8. Pig Trail Scenic Byway (Arkansas)
The Pig Trail, a 19-mile portion of Arkansas Highway 23, is a scenic byway of steep hills, dropoffs, and switchbacks cutting through Ozark National Forest. The road is variously said to have been named after the University of Arkansas football team, the resemblance between the road’s curves and a pig’s tail, and the hogs that roam the area — the true origin remains unclear. Running along the heavily wooded Boston Mountains, the Pig Trail additionally provides access to recreational activities, including whitewater rafting, kayaking, and camping. The road is popular in the spring and fall, when wildflowers bloom and leaves turn to autumn colors, respectively.
9. San Juan Skyway (Colorado)
Having earned its place as an All-American Road, the San Juan Skyway is a scenic 233-mile route through the San Juan Mountains in southwest Colorado. The looping road brings riders through historic mining camps, ski resorts (including Telluride), and national parks. The San Juan Skyway requires care due to dropoffs, S-curves, and constant ascents and descents. Many ghost towns can be viewed from above as the road climbs to over 11,000 feet at the summit of Red Mountain Pass. The Million Dollar Highway section of the road is particularly scenic — mountain goats, black bears, and mule deer can be spotted amongst the waterfalls, gorges, and mountain peaks.
10. Natchez Trace Parkway (Tennessee)
The Natchez Trace Parkway offers riders 444 miles of scenery and 10,000 years of North American history. The Natchez Trace footpath was originally traversed by Native Americans hunting American bison. The two-lane parkway, which prohibits commercial traffic, has a speed limit of 50mph, and the journey typically spans two days but can be covered in one. Throughout the ride on the parkway, riders zoom past ghost towns, Spanish moss hanging from trees, and Civil War battlegrounds.
11. Going-to-the-Sun Road (Montana)
The only road that cuts through Montana’s Glacier National Park, Going-to-the-Sun stretches approximately 50 miles. In 2014, the often-snow-covered road isn’t scheduled to open in its entirety until June 20th at the earliest. It takes nearly 10 weeks to plow (and sometimes must be plowed several times). The ride lasts roughly two hours without stops, and five of Glacier National Park’s campgrounds are located along the road.
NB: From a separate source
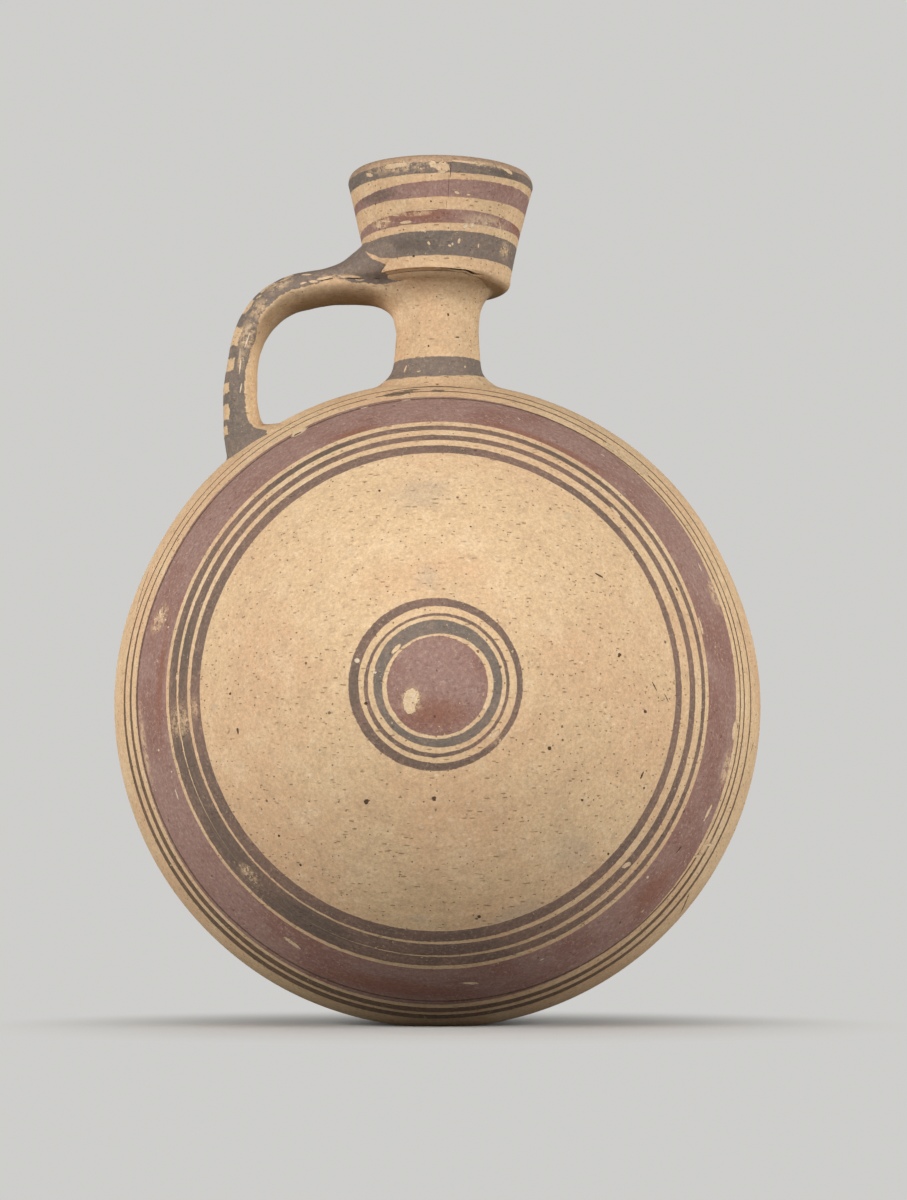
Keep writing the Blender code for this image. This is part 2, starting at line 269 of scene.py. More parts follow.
# Each paint when it lies plain, thick and thin, and how much of the clay it covers
paints = dict(
    red=dict(plain=(0.366, 0.222, 0.190), deep=(0.300, 0.158, 0.130), thin=(0.500, 0.350, 0.285), cover=0.985),
    brown=dict(plain=(0.246, 0.158, 0.126), deep=(0.182, 0.126, 0.104), thin=(0.410, 0.275, 0.200), cover=0.97),
    green=dict(plain=(0.234, 0.184, 0.157), deep=(0.188, 0.158, 0.137), thin=(0.345, 0.255, 0.190), cover=0.97),
    wash=dict(plain=(0.480, 0.310, 0.205), deep=(0.340, 0.225, 0.160), thin=(0.620, 0.430, 0.280), cover=0.85),
    line=dict(plain=(0.150, 0.092, 0.062), deep=(0.100, 0.066, 0.046), thin=(0.270, 0.175, 0.110), cover=0.93),
)
paintBlur = 0.13
# The paint wears off in flecks where a fine noise passes wearLevel, which is lower in clusters and in worn
# places
wearLevel, clusterDrop, wornDrop = 0.706, 0.062, 0.085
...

12. Tunnel of Trees (Michigan)
A portion of Michigan’s 27.5-mile M-119, the Tunnel of Trees (as the name suggests) is a scenic road surrounded by heavy foliage. The Tunnel of Trees notably lacks a centerline. It’s popular in the autumn when the canopy changes colors, and openings in the trees provide for scenes of Lake Michigan. The area was once inhabited by the Ottawa Indians, as well as trappers, traders, and loggers. The Tunnel of Trees Scenic Heritage Route is a popular tourist attraction in the area.